By Jenna Ciccotelli, news staff

Despite a weekend full of wind and rain, generations of Northeastern Huskies packed the banks of the Charles River for the 52nd annual Head of the Charles Regatta last weekend. While there was no shortage of current students supporting this year’s crews, alumni gathered at Northeastern’s Henderson Boathouse and in the regatta-sponsored Reunion Village to connect with each other and celebrate their Husky pride.

Huskies are represented at the Head of the Charles not only as fans and athletes, but in race operations as well. Roger Borggaard, who graduated from Northeastern in 1968, is on the Head of the Charles’ Board of Directors.

“We went from a bunch of guys in a boat to a fair amount of wins and good publicity the following year [1966],” he recalled about his time rowing as a part of Northeastern’s first rowing crew.
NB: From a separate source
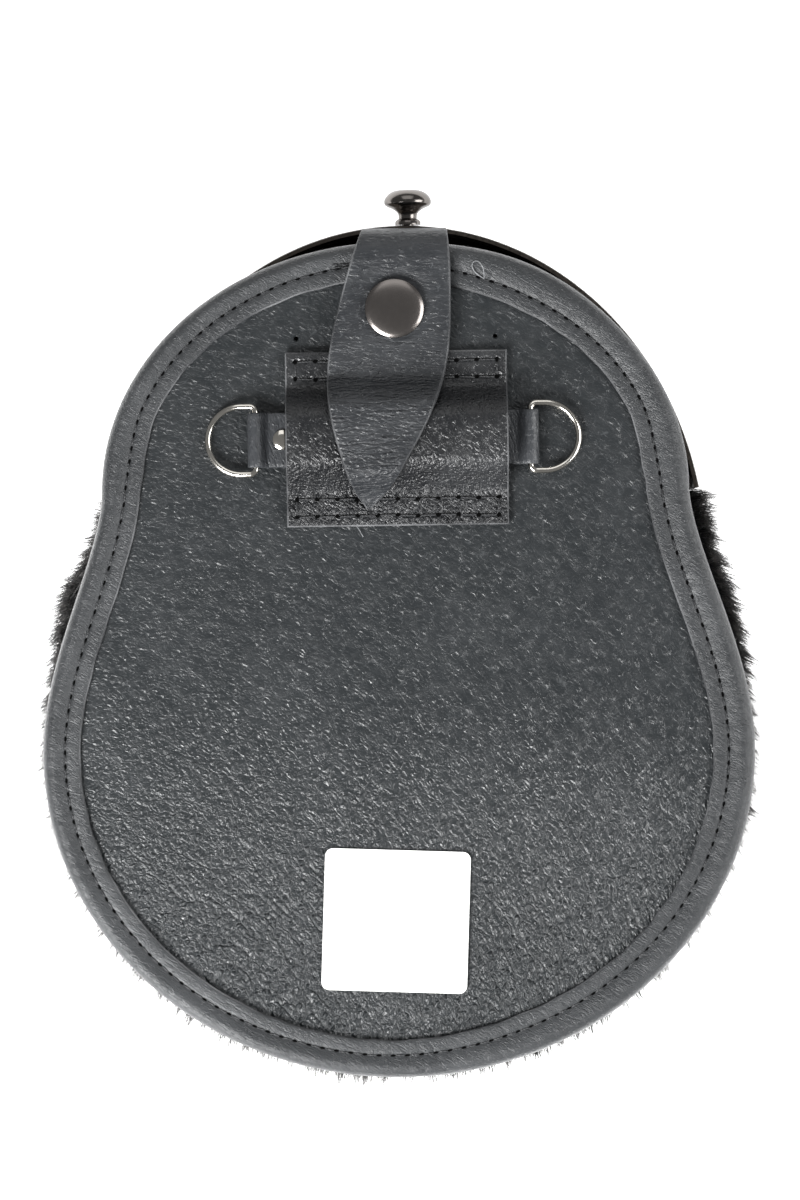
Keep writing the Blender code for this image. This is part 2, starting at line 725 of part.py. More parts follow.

According to Borggaard, 10,000 athletes participated in this year’s regatta, compared to 200 or 300 participants in 1965. Beyond the sheer size differences between his races as an athlete and the races of today, he also noted the impact of new technology on the modern regatta.

“You don’t have to wait two or three hours to find out how you did [in the race],” Borggaard said. “You get back to the boathouse and you know.”

On Saturday, crews made up of former Northeastern rowers raced in four events: men’s and women’s Master Eights (for those over age 50 and age 40, respectively) and men’s and women’s Alumni Eights.

“It feels really nice to get back together with some of your buddies and go do a three mile trip up the river in the rain,” said Alumni Eights coxswain Connor Wortley, who rowed for four years at Northeastern before graduating in 2016.

The men’s Alumni Eight boat, which included members of NU’s teams from 2011 through 2016, finished second out of 50 boats.

Wortley was proud of the alumni boat’s performance. While he was unsure of official results at the time, he said with certainty that they had accomplished their goal.

“We wanted to beat [the University of] Washington, which we did,” he said. “They had a couple of Olympians in their boat so it feels good to beat them.”

Rick Schroeder is in his 14th year as Northeastern’s boatsman, in which he is responsible for repairing the boats and launches and keeping everything in shape at the Henderson Boathouse.

Schroeder rowed for Northeastern beginning in 1985 and was captain of the team during his senior year.

Upon graduation in 1990, he rowed with a club team and worked as a carpenter with Stillwater Design, the company that builds the launches at the Boathouse. When Northeastern was in need of a new rigger, Schroeder had the perfect résumé.

Schroeder looked back at his own experiences at the regatta fondly and noted the immense changes to the race’s atmosphere.

“I remember the first time approaching the race course,” he said. “They were rolling kegs around. It was a very different environment.”

Beyond the vendor scene at the Head of the Charles, the race itself has changed, Schroeder said.

“The whole rowing world was much smaller [in the 1980s],” he said. “You’d be able to tell what every program was. There’s so many [boats] out there now, I have no idea where all these people are from.”

Beyond the Boathouse, former Huskies gathered at the Reunion Village to enjoy food and drinks and to connect with old friends and make new ones.

Twenty-three Northeastern alumni registered to attend, said Eliza Scott, who works in Northeastern’s Office of Alumni Relations. Scott was certain that more alumni would find their way to the village over the weekend.

Binja Basimike, a “Double Husky” who earned her bachelor’s degree from Northeastern in 2012 and her master’s degree in 2014, was joined by Maggie Kokkalis from the class of 1989.

This year’s regatta was Basimike’s eighth. She came to the event every year while in college to support her friend Greta Haselmann, who rowed for Northeastern before graduating in 2012.

Haselmann, who is originally from Germany, recently moved back to Europe, but Basimike made sure she did not miss out on the Head of the Charles and Skyped her before the races began.

“My favorite part is seeing the alumni come back and seeing the Northeastern crew compete,” Basimike said. “They were always on the road somewhere, so to get the chance to see them on the Charles [River] in Boston is as good as it gets.”

Basimike noted with a laugh that she has changed more than the race has.

“My appreciation for the race has changed,” she said. “Initially I went as a supporter and now I go as a proud alumni.”

Kokkalis kept busy during her time at Northeastern and never made it down to see the Head of the Charles live – this year’s regatta was her first.

“They were looking for some volunteers, so I said, ‘Let’s check it out’ [and] It’s really interesting. I’m just taking it all in,” she said.

Regardless of the generational differences, many alumni shared a desire for the continued success of Northeastern’s rowing program.

“We have a long tradition of being a non-Ivy League school in an Ivy League sport,” Wortley said. “[The alumni team is] going to continue to support the guys that are in the current program and wish them well.”